** START DATA PROVIDED **

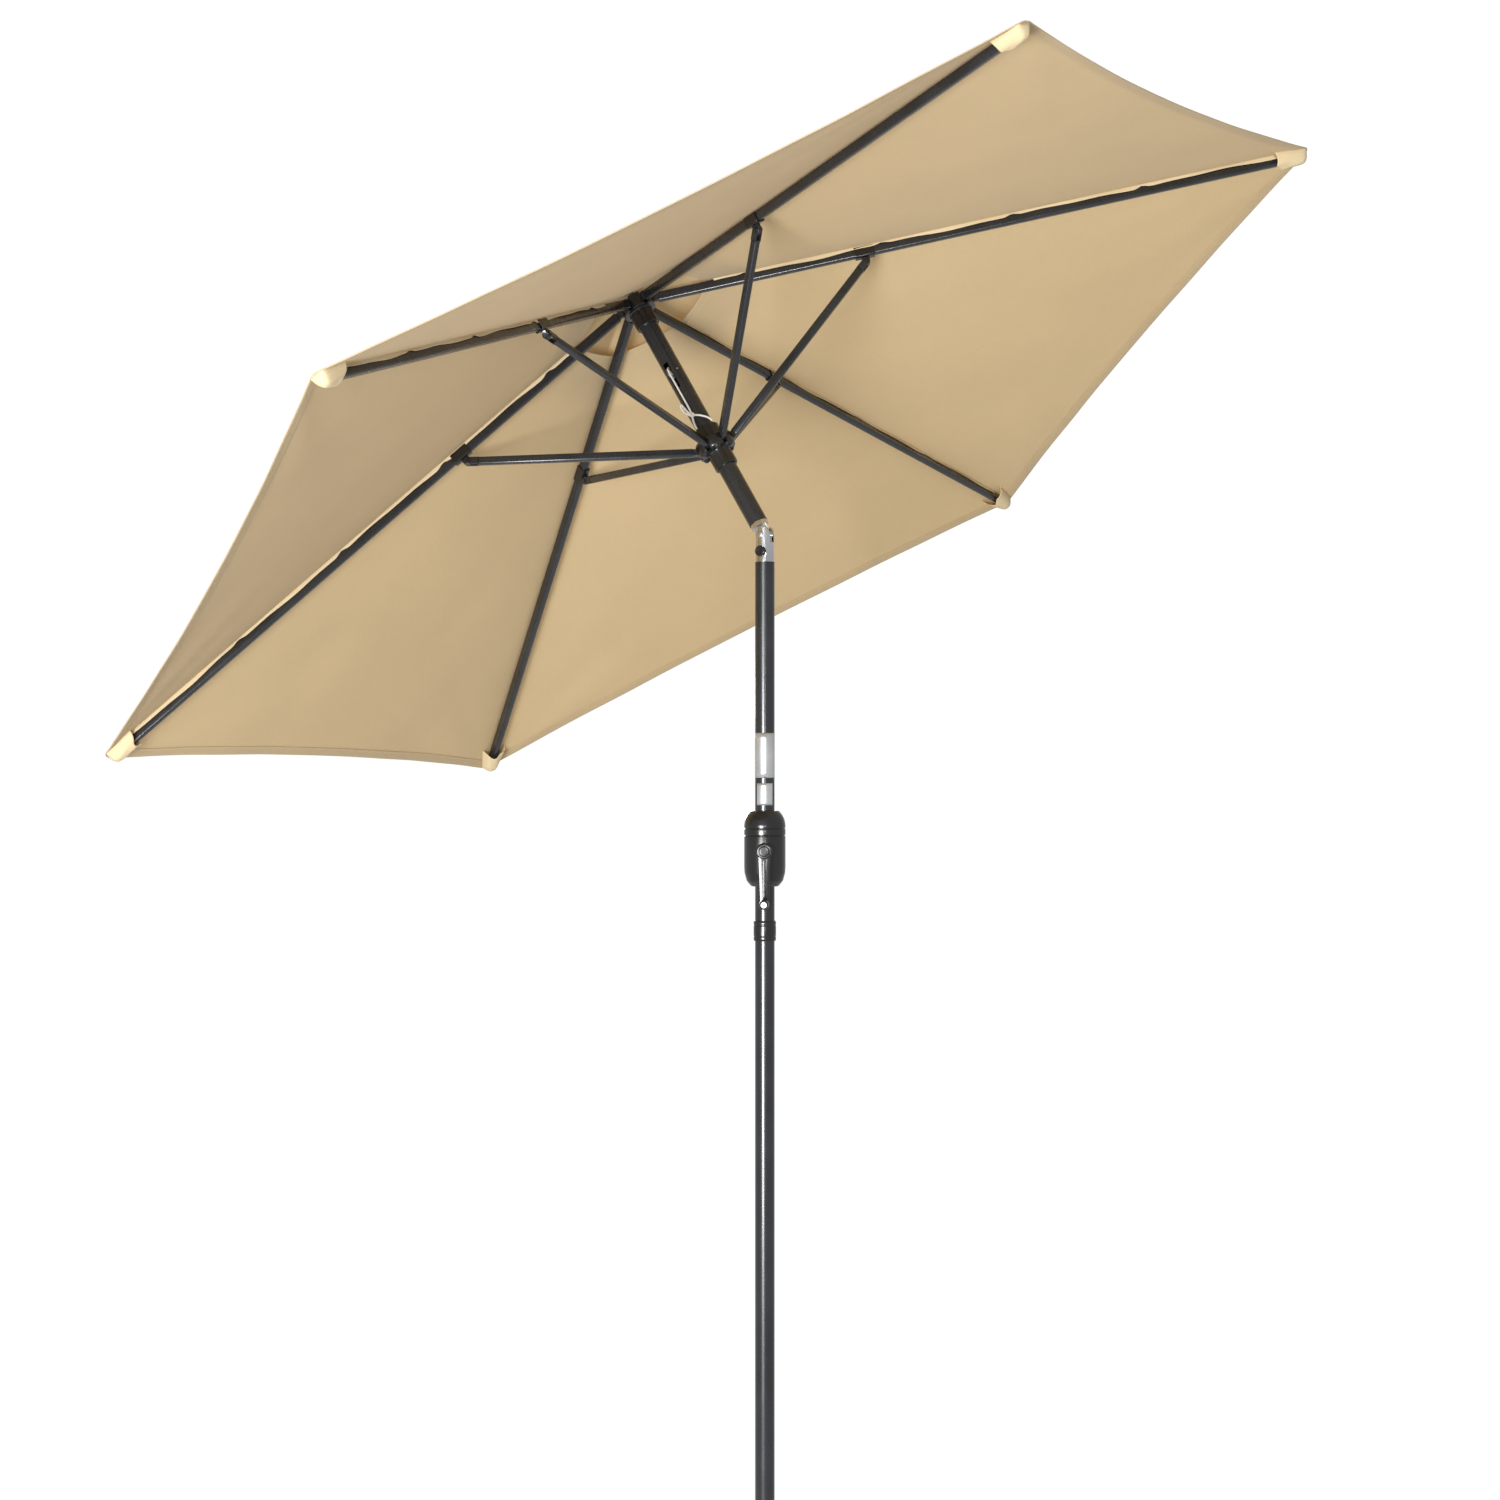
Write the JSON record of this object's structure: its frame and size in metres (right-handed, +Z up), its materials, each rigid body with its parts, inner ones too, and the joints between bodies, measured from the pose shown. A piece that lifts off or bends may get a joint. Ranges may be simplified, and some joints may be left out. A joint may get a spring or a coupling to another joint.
{
  "type": "patio umbrella with base",
  "caption": "Crank-lift market umbrella with hinged ribs and struts, push-button tilt, vented fabric canopy, two-piece pole and a round weighted base with a clamp.",
  "frame": {"origin": "centre of the base's underside, on the ground and on the lower pole's axis", "axes": "+Z up the lower pole; the tilt axis is along Y and the canopy leans towards -X, so its raised side is at +X"},
  "size_m": [1.7133, 2.2916, 2.5775],
  "materials": {
    "base_paint": "satin",
    "frame_paint": "satin",
    "black_plastic": "satin",
    "cast_chrome": "polished",
    "steel": "satin",
    "rubber": "matte",
    "white_cord": "matte",
    "canvas": "matte"
  },
  "bodies": {
    "stand": {"base_plate": "base_paint", "base_foot_pad": "rubber", "base_tube": "base_paint", "base_bolt": "steel", "lower_pole": "frame_paint", "lower_pole_plug": "black_plastic", "pole_ferrule": "steel", "pole_collar": "black_plastic", "mid_pole": "frame_paint", "housing_front": "black_plastic", "housing_rear": "black_plastic", "housing_screw_upper": "steel", "housing_screw_lower": "steel", "brake_spring": "steel", "tilt_socket": "cast_chrome", "tilt_pin": "steel", "button_spring": "steel"},
    "upper": {"tilt_knuckle": "cast_chrome", "upper_pole": "frame_paint", "pulley_pin": "steel", "crown": "black_plastic", "crown_wire": "steel", "finial": "black_plastic", "vent_cap": "canvas", "canopy_panel_1": "canvas", "canopy_panel_2": "canvas", "canopy_panel_3": "canvas", "canopy_panel_4": "canvas", "canopy_panel_5": "canvas", "canopy_panel_6": "canvas", "lift_cord": "white_cord"},
    "rib_arm_1": {"rib_1": "frame_paint", "rib_bracket_1": "black_plastic"},
    "strut_arm_1": {"strut_1": "frame_paint"},
    "rib_arm_2": {"rib_2": "frame_paint", "rib_bracket_2": "black_plastic"},
    "strut_arm_2": {"strut_2": "frame_paint"},
    "rib_arm_3": {"rib_3": "frame_paint", "rib_bracket_3": "black_plastic"},
    "strut_arm_3": {"strut_3": "frame_paint"},
    "rib_arm_4": {"rib_4": "frame_paint", "rib_bracket_4": "black_plastic"},
    "strut_arm_4": {"strut_4": "frame_paint"},
    "rib_arm_5": {"rib_5": "frame_paint", "rib_bracket_5": "black_plastic"},
    "strut_arm_5": {"strut_5": "frame_paint"},
    "rib_arm_6": {"rib_6": "frame_paint", "rib_bracket_6": "black_plastic"},
    "strut_arm_6": {"strut_6": "frame_paint"},
    "runner": {"runner": "black_plastic", "runner_wire": "steel"},
    "crank": {"crank_spool": "steel", "crank_handle": "black_plastic", "crank_cap": "black_plastic", "grip_pin": "steel"},
    "grip": {"crank_grip": "black_plastic"},
    "pulley": {"pulley_wheel": "steel"},
    "tilt_button": {"tilt_button": "black_plastic"},
    "clamp_stud": {"clamp_stud": "steel"},
    "clamp_knob": {"clamp_knob": "black_plastic"}
  },
  "joints": [
    {"name": "tilt_hinge", "type": "hinge", "parent": "stand", "child": "upper", "pos_m": [0, 0, 1.88], "axis": [0, 1, 0], "range_deg": [0, 32.6], "deforming": ["lift_cord"]},
    {"name": "canopy_fold", "type": "hinge", "parent": "upper", "child": "rib_arm_1", "pos_m": [-0.23831, 0.01286, 2.29024], "axis": [-0.4514, 0.8443, -0.2887], "range_deg": [0, 10]},
    {"name": "strut_hinge_1", "type": "hinge", "parent": "rib_arm_1", "child": "strut_arm_1", "pos_m": [0.07934, 0.20453, 2.35412], "axis": [-0.4514, 0.8443, -0.2887], "range_deg": [-18, 0]},
    {"name": "rib_hinge_2", "type": "hinge", "parent": "upper", "child": "rib_arm_2", "pos_m": [-0.25622, 0.02398, 2.27878], "axis": [-0.8417, -0.0419, -0.5383], "range_deg": [0, 10]},
    {"name": "strut_hinge_2", "type": "hinge", "parent": "rib_arm_2", "child": "strut_arm_2", "pos_m": [-0.20563, 0.38137, 2.17187], "axis": [-0.8417, -0.0419, -0.5383], "range_deg": [-18, 0]},
    {"name": "rib_hinge_3", "type": "hinge", "parent": "upper", "child": "rib_arm_3", "pos_m": [-0.2733, 0.01112, 2.26786], "axis": [-0.3903, -0.8862, -0.2496], "range_deg": [0, 10]},
    {"name": "strut_hinge_3", "type": "hinge", "parent": "rib_arm_3", "child": "strut_arm_3", "pos_m": [-0.47714, 0.17684, 1.99823], "axis": [-0.3903, -0.8862, -0.2496], "range_deg": [-18, 0]},
    {"name": "rib_hinge_4", "type": "hinge", "parent": "upper", "child": "rib_arm_4", "pos_m": [-0.27245, -0.01286, 2.26841], "axis": [0.4514, -0.8443, 0.2887], "range_deg": [0, 10]},
    {"name": "strut_hinge_4", "type": "hinge", "parent": "rib_arm_4", "child": "strut_arm_4", "pos_m": [-0.46368, -0.20453, 2.00685], "axis": [0.4514, -0.8443, 0.2887], "range_deg": [-18, 0]},
    {"name": "rib_hinge_5", "type": "hinge", "parent": "upper", "child": "rib_arm_5", "pos_m": [-0.25453, -0.02398, 2.27986], "axis": [0.8417, 0.0419, 0.5383], "range_deg": [0, 10]},
    {"name": "strut_hinge_5", "type": "hinge", "parent": "rib_arm_5", "child": "strut_arm_5", "pos_m": [-0.1787, -0.38137, 2.1891], "axis": [0.8417, 0.0419, 0.5383], "range_deg": [-18, 0]},
    {"name": "rib_hinge_6", "type": "hinge", "parent": "upper", "child": "rib_arm_6", "pos_m": [-0.23746, -0.01112, 2.29078], "axis": [0.3903, 0.8862, 0.2496], "range_deg": [0, 10]},
    {"name": "strut_hinge_6", "type": "hinge", "parent": "rib_arm_6", "child": "strut_arm_6", "pos_m": [0.09281, -0.17684, 2.36273], "axis": [0.3903, 0.8862, 0.2496], "range_deg": [-18, 0]},
    {"name": "runner_slide", "type": "slide", "parent": "upper", "child": "runner", "axis": [0.5388, 0, -0.8425], "range_m": [0, 0.1055]},
    {"name": "crank_turn", "type": "hinge", "parent": "stand", "child": "crank", "pos_m": [0, 0, 1.351], "axis": [0.5, -0.866, 0], "range_deg": [0, 763]},
    {"name": "grip_spin", "type": "hinge", "parent": "crank", "child": "grip", "pos_m": [0.03, -0.05196, 1.264], "axis": [0.5, -0.866, 0], "continuous": true},
    {"name": "pulley_spin", "type": "hinge", "parent": "upper", "child": "pulley", "pos_m": [-0.17887, -0.0087, 2.15969], "axis": [0.8425, 0, 0.5388], "range_deg": [0, 615]},
    {"name": "button_press", "type": "slide", "parent": "stand", "child": "tilt_button", "axis": [0, 1, 0], "range_m": [0, 0.003], "stiffness_N_per_m": 800, "springref_m": -0.002, "deforming": ["button_spring"]},
    {"name": "clamp_screw", "type": "slide", "parent": "stand", "child": "clamp_stud", "axis": [0.5, -0.866, 0], "range_m": [0, 0.00301]},
    {"name": "clamp_turn", "type": "hinge", "parent": "clamp_stud", "child": "clamp_knob", "pos_m": [0.023, -0.03984, 0.195], "axis": [0.5, -0.866, 0], "range_deg": [0, 720]}
  ],
  "couplings": [
    {"joint": "strut_hinge_1", "follows": "canopy_fold", "ratio": -1.7372},
    {"joint": "rib_hinge_2", "follows": "canopy_fold", "ratio": 1},
    {"joint": "strut_hinge_2", "follows": "canopy_fold", "ratio": -1.7372},
    {"joint": "rib_hinge_3", "follows": "canopy_fold", "ratio": 1},
    {"joint": "strut_hinge_3", "follows": "canopy_fold", "ratio": -1.7372},
    {"joint": "rib_hinge_4", "follows": "canopy_fold", "ratio": 1},
    {"joint": "strut_hinge_4", "follows": "canopy_fold", "ratio": -1.7372},
    {"joint": "rib_hinge_5", "follows": "canopy_fold", "ratio": 1},
    {"joint": "strut_hinge_5", "follows": "canopy_fold", "ratio": -1.7372},
    {"joint": "rib_hinge_6", "follows": "canopy_fold", "ratio": 1},
    {"joint": "strut_hinge_6", "follows": "canopy_fold", "ratio": -1.7372},
    {"joint": "runner_slide", "follows": "canopy_fold", "m_per_rad": 0.60219},
    {"joint": "crank_turn", "follows": "canopy_fold", "ratio": 76.227},
    {"joint": "pulley_spin", "follows": "canopy_fold", "ratio": 61.448},
    {"joint": "clamp_screw", "follows": "clamp_turn", "m_per_rad": 0.00023873}
  ]
}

** END DATA PROVIDED **

WHAT YOU SHOULD DO:
Find how many lines in the listing hold "piece", and reply with that number only.

TASK SOLUTION:
2